El primer Alfa Romeo que me llamó la atención fue el Spider 1600 Duetto de 1966. Me encantaba todo en ese auto: la elegancia de sus líneas con el frente y la trasera muy delgadas. La silueta de convertible, los faros guardados en inmensas micas que resaltaban sobre las afiladas defensas cromadas que a la vez enmarcaban su mayor orgullo: la parrilla triangular característica de la marca, el famoso “Scudetto”, ubicado muy abajo en la carrocería. El motor delantero de 1.6 litros mandaba la fuerza a las ruedas traseras, claro.
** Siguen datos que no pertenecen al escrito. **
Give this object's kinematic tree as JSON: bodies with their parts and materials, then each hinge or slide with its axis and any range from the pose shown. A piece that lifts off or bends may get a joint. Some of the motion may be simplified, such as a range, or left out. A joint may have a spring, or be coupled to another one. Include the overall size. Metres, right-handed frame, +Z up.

Y en esa época los 110 caballos de fuerza solo se veían en autos de una categoría superior, a la que pertenecía la marca italiana vencedora de muchos campeonatos de Fórmula 1. Nunca pude conseguir una foto de un Duetto grande lo suficiente para enmarcar y poner en la pared, pero quité la página de una revista donde aparecía y lo puse en el pequeño porta-retrato sobre la mesita de mi cuarto, como si fuera la de un familiar cercano. Un día, con suerte, tal vez pudiera manejar uno. Mientras tanto el pequeño Alfa era mi amigo, uno probablemente más cercano que el Mercedes-Benz SL que por algún motivo me parecía un sueño imposible.
De alguna manera siempre vi los autos como amigos. El primero que tuve fue un VW Passat, que en Brasil era de la categoría del Jetta. Comprado usado, no había sido muy bien tratado antes y por esto nuestra amistad no duró mucho. Luego tuve dos Vochos, uno modelo 81, que funcionaba exclusivamente con etanol y que me robaron un viernes por la noche. Luego un Chevette 86 que vendí antes de venir a México donde encontré el Malibú cupé 1979 de mi esposa, luego cambiado por un Caribe 82. Más tarde vinieron un Cavalier 94, un Topaz 94, un Breeze 95 y un Contour, también 95. El último que compré antes de que un auto particular me estorbara por no tener dónde guardarlo fue un Chevy Joy 1996. Con todos tuve una buena relación y pocos problemas, salvo el Chrysler Breeze (Plymouth, en EUA) con caja manual, cuyo jaloneo nunca pudo ser resuelto.
La esperanza
En 1997 comencé a probar coches y con ello la esperanza de finalmente conocer a mi amigo de infancia en persona. No fue el Duetto, sino el 156 que conduje alrededor de 2003 confirmó que un Alfa es ese amigo divertido, que te pone de buenas con su actitud y hasta te hace sentir guapo. Sin embargo, no siempre estará ahí para ayudarte cuando lo necesitas. Ese mismo 156, que usaba la nada fiable caja Selespeed, cuando me dispuse a subir en él en la siguiente mañana que lo tuve de los tres días de préstamo, me dejó literalmente con la puerta del conductor en la mano al abrirla. La bisagra superior simplemente se había despegado de la carrocería por un mal trabajo de soldadura.
Nunca fui dueño de un Alfa Romeo, al menos no a la fecha, pero no se me han quitado las ganas. Me he enamorado de varios desde el Duetto, como el Giulietta sedán de 1981; el 164 de 1997; el GTV de 1995; el Spider de 1998; el Brera y el 159 de 2006 y el Giulietta actual. Claro que la calidad de la marca mejoró de manera notable, pero un Alfa sigue siendo ese amigo al que buscas cuando quieres divertirte, pasarla bien, no librarte de un problema, porque en ese momento, mejor busca tu Toyota Camry, que no te hará sentirte en la cima del mundo, pero cumplirá el trabajo de llevarte a donde lo necesites, que finalmente es la función básica de un automóvil.
Como el mundo busca más fiabilidad que diversión, en 87 años Toyota ha producido y vendido decenas de veces más que Alfa Romeo, que este mes pasado celebró su aniversario 110. Lo ideal, si no eres Jay Leno o Franky Mostro que pueden tener decenas de autos, es tener un Toyota para hacer la chamba, pero también un Alfa para cuando quieres disfrutar toda la esencia de manejo que puedas. Ya decía el periodista británico Jeremy Clarkson, que ningún amante de los autos puede realmente definirse como tal hasta tener un Alfa. Esa es una firma que aún tengo pendiente.